**INPUT MATERIAL**
## start

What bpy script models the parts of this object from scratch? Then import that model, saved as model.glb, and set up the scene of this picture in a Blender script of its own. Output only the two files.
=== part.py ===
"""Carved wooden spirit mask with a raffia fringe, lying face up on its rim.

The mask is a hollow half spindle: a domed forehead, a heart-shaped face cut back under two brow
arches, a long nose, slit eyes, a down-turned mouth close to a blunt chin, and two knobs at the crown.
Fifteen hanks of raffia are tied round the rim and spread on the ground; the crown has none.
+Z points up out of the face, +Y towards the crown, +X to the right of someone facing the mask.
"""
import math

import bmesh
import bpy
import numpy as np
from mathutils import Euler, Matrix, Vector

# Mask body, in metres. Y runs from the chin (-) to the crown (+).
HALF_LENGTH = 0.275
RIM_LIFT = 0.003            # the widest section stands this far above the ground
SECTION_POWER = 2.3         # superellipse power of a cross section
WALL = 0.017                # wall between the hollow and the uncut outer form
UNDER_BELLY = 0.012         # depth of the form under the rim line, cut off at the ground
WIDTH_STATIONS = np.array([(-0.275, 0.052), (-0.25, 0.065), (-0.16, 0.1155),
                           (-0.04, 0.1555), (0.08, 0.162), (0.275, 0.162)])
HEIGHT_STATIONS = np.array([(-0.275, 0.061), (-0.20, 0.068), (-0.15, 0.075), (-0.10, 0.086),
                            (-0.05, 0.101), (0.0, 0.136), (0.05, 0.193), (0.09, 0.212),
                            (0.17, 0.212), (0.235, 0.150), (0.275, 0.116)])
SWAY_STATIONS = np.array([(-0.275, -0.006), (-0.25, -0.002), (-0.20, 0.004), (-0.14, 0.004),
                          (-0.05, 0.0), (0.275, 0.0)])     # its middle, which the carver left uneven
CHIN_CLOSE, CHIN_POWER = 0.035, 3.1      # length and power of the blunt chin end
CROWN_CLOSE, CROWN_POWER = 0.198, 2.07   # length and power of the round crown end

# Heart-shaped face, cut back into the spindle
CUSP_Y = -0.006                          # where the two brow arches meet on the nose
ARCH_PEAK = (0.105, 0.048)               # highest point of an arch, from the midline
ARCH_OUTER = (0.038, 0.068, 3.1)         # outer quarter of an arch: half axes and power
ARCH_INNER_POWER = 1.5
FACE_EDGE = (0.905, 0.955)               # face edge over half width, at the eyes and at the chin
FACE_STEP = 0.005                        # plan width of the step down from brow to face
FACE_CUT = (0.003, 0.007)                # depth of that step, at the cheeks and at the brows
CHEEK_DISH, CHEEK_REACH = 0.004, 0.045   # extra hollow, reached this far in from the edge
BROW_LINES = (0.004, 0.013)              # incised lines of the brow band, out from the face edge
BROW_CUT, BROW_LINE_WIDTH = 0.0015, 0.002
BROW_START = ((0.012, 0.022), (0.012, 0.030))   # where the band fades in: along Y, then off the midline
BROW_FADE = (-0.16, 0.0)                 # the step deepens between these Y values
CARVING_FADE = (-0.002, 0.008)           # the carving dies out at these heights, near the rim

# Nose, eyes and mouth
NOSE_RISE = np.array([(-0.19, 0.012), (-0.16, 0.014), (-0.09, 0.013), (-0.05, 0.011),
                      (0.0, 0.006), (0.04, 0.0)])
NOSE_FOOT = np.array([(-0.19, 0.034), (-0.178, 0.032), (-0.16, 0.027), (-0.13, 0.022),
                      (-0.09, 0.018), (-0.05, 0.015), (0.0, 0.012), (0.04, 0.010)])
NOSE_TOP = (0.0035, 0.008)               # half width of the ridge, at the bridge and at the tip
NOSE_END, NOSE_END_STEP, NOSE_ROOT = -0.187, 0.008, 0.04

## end
## start

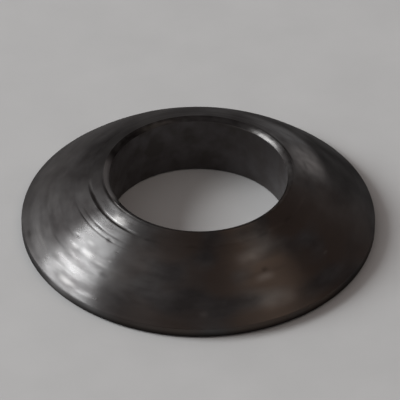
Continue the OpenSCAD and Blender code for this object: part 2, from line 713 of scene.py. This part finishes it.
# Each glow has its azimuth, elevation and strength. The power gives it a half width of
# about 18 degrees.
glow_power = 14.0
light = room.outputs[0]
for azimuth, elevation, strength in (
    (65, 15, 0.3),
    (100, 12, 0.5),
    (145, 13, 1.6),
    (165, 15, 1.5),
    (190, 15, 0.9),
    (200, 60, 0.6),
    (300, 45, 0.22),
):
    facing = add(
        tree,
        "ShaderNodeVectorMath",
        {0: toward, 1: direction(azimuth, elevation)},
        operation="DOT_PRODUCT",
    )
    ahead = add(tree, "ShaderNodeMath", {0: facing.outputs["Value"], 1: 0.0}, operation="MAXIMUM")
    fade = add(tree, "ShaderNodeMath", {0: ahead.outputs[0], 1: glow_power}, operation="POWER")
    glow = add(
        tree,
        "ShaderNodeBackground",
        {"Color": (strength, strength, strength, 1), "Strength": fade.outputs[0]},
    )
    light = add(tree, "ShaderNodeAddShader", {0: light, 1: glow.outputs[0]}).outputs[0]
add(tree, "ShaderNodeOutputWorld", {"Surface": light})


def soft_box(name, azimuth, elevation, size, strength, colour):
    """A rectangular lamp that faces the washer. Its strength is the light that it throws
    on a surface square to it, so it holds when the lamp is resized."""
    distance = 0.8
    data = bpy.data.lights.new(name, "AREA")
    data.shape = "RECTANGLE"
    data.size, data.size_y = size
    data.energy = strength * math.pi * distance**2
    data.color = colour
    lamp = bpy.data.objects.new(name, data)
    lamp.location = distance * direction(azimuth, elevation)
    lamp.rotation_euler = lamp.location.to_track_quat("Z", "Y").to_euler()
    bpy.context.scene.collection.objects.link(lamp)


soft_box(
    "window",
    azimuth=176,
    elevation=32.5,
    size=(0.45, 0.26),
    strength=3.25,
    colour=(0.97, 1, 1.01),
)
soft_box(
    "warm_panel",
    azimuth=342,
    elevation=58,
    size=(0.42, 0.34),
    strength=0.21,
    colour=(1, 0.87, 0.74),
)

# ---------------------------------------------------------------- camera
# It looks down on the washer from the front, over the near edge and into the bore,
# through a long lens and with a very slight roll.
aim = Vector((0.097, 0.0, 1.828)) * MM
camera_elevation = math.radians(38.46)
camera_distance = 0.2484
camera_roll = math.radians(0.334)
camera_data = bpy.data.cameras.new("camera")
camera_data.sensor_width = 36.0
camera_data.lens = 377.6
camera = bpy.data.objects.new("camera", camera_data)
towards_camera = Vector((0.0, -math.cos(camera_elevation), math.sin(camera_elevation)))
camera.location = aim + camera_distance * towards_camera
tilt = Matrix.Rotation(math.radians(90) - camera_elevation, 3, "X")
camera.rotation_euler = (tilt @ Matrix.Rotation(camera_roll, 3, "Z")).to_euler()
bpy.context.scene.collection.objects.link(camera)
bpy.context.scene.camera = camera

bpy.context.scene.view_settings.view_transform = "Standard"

## end

**WHAT THE TASK ASKS**
Extract the lines of the preceding material that run from the line with "What bpy script" through the line with "on its rim.", inclusive, reproducing them exactly and adding nothing.

**THE ANSWER**
What bpy script models the parts of this object from scratch? Then import that model, saved as model.glb, and set up the scene of this picture in a Blender script of its own. Output only the two files.
=== part.py ===
"""Carved wooden spirit mask with a raffia fringe, lying face up on its rim.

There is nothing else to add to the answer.